Die Unzulänglichkeit des gegenwärtigen Nationalstaatensystems lässt sich im Hinblick auf Migration sehr genau beobachten. Dass so viele Menschen im Nahen Osten und in Afrika gezwungen sind, ihre Länder zu verlassen, ist ein Ergebnis dieses inhärenten Versagens, ebenso wie die Unfähigkeit des Nationalstaatensystems, mit den ethischen, politischen und materiellen Konsequenzen von Migration angemessen umzugehen. Während der Staat zwischen Bürger*innen und Nicht-Bürger*innen unterscheidet, stellt Migration – verstanden als politische und soziale Bewegung – gängige Vorstellungen von Staatsangehörigkeit in Frage und setzt auf Strategien, die zumindest das „Recht, Rechte zu haben“ (Hannah Arendt, Elemente und Ursprünge totaler Herrschaft) einfordern.

Während die weitere Entwicklung dieser Bewegungen angesichts wachsender Nationalismen und Rassismus kaum abzusehen ist, bilden sich Transformationen aus, die in den nächsten Jahren noch an Gewicht gewinnen werden: Viele der gegenwärtigen Mutationen des Nationalstaatensystems haben damit zu tun, dass staatliches Handeln zunehmend von Technologien und globalen Finanzkreisläufen bestimmt wird. Das hat augenscheinlich zu einer Erosion essenzieller Bereiche staatlicher Autorität geführt, die teilweise an private und suprastaatliche Organisationen ausgelagert wurden. Gleichzeitig sind andere staatliche Funktionen erstarkt, insbesondere auf dem Gebiet der Sicherheit und sozialen Kontrolle. Zusammengenommen haben diese Entwicklungen die Vorstellung davon, was der Staat ist und welchem Zweck er dient, längst verändert. Da der Westen nicht länger das Monopol auf diese Vorstellungen hält, ist der gegenwärtige Wandel von mächtigen neuen Konzepten des Nationalstaats beeinflusst, die jenseits der westlichen Welt entstanden sind: Konzepte, die oft nur noch wenig mit Begriffen wie Liberalismus und Demokratie gemein haben, welche früher so scheinbar unverbrüchlich mit der Zukunft der gesamten Welt verbunden schienen.

Die Jetztzeit der Monster verfolgt dabei eine zweifache Suchbewegung.
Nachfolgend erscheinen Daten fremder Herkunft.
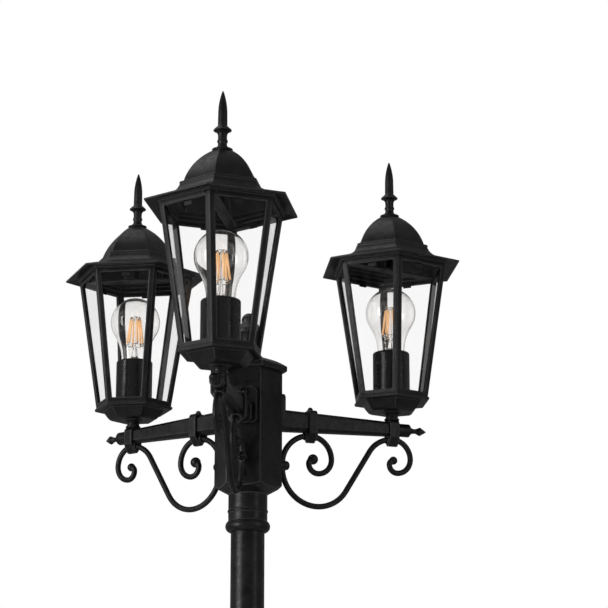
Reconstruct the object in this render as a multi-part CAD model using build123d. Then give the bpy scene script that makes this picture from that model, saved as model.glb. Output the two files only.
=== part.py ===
from build123d import *
import os
from math import atan2, cos, degrees, pi, radians, sin

# A black cast aluminium lamp post: three hexagonal lanterns on arms 120 degrees apart.
# Millimetres, +Z up. The origin is the centre of the ground face, on the pole's axis,
# and the front arm points along -Y. "r" is a distance from the pole's axis and "corner_r"
# is a hexagon's corner radius.

# ---- fits ----
FIT = 0.1                # radial gap of a tube or spigot in its socket
TAPPED_FIT = 0.05        # radial gap of a screw in its tapped hole
HOLE_FIT = 0.3           # radial gap of a screw or stud in a plain hole
REST_GAP = 0.1           # flat faces of pieces that come apart in use
MOVING_GAP = 0.3         # curved faces of pieces that come apart in use

# ---- plinth and fluted bell ----
PLINTH_R = 113.5         # corner radius of the hexagonal foot
PLINTH_EDGE = 32.0
PLINTH_SLOPE = 30.0
PLINTH_SHOULDER = 5.0    # how far the slope's top corners stand out past the foot ring
PLINTH_TURN = -7.0       # degrees from the arms
BASE_WALL = 6.0
FOOT_RING_R = 79.0
FOOT_RING_H = 18.0
FOOT_FLARE_H = 14.0
BELL_FOOT_R = 71.8
BELL_TOP_R = 49.5
BELL_H = 283.0
BELL_FLUTES = 20
BELL_FLUTE_WIDTH = 13.0
BELL_FLUTE_DEPTH = 2.2
ANCHOR_COUNT = 3
ANCHOR_INSET = 21.5      # from a plinth corner to the hole's axis
ANCHOR_HOLE_R = 5.0
ANCHOR_BOSS_R = 13.5
ANCHOR_FACE_R = 8.5      # spot face for the anchor's washer
ANCHOR_PAD_H = 36.0

# ---- capital between the bell and the column ----
CAPITAL_BEAD_R = 53.0
CAPITAL_BEAD_H = 40.0
CAPITAL_NECK_R = 40.7
CAPITAL_NECK_H = 26.0
CAPITAL_RING_R = 52.0
CAPITAL_RING_H = 54.0
SPIGOT = 20.0            # depth to which the pole's castings enter one another

# ---- fluted column ----
COLUMN_H = 480.0
COLUMN_FOOT_R = 35.0
COLUMN_FOOT_H = 10.0
COLUMN_LOW_R = 30.5
COLUMN_TOP_R = 22.5
COLUMN_WALL = 6.0
COLUMN_FLUTES = 14
COLUMN_FLUTE_WIDTH = 7.0
COLUMN_FLUTE_DEPTH = 1.4

# ---- couplings and tubes ----
LOWER_COUPLING_H = 79.0
LOWER_COUPLING_R = 30.0
UPPER_COUPLING_H = 82.0
UPPER_COUPLING_R = 24.6
COUPLING_LIP = 2.4       # wall of a coupling round its tube's mouth
MIDDLE_TUBE_LOW_R = 20.5
TUBE_R = 18.8            # the upper tube, and the top of the middle tube
TUBE_WALL = 2.8
MIDDLE_TUBE_H = 503.0
UPPER_TUBE_H = 348.0
SET_SCREW_R = 2.5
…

Zum einen soll die Gewalt als Strukturprinzip sichtbar gemacht werden. Zum anderen folgen wir den Spuren des Fundaments heutiger Verhältnisse in der Geschichte: der Gewalt, dem Ausschluss, den Auslagerungen und Vertreibungen. Dabei kommen alternative Erzählungen von Vergangenheit, Gegenwart und Zukunft zur Sprache, denn sie ermöglichen nicht zuletzt, sich das Ausgeschlossene, längst Verworfene zu vergegenwärtigen: „Das Reale muss zur Dichtung werden, damit es gedacht werden kann“ (Jacques Rancière, Die Aufteilung des Sinnlichen).

Hierbei spielt Zeitlichkeit eine wesentliche Rolle. Um Zukünftigkeit zurückzugewinnen, machen wir die Jetztzeit (Walter Benjamin) selbst zur Frage. Gramsci verortete die Krise – die Zeit morbider Symptome – in dem Umstand, dass die alte Welt im Sterben liegt und die neue noch nicht geboren ist. Auch die heutige Krise – die Zeit der Monster – ist durch zeitliche und strukturelle Störungen bedingt. Wir wollen daher einen Raum schaffen, durch den die Gegenwart wieder lesbar wird, indem wir ihre historischen Bedingtheiten dekonstruieren und damit ein Denken über das Nationalstaatensystem hinaus ermöglichen.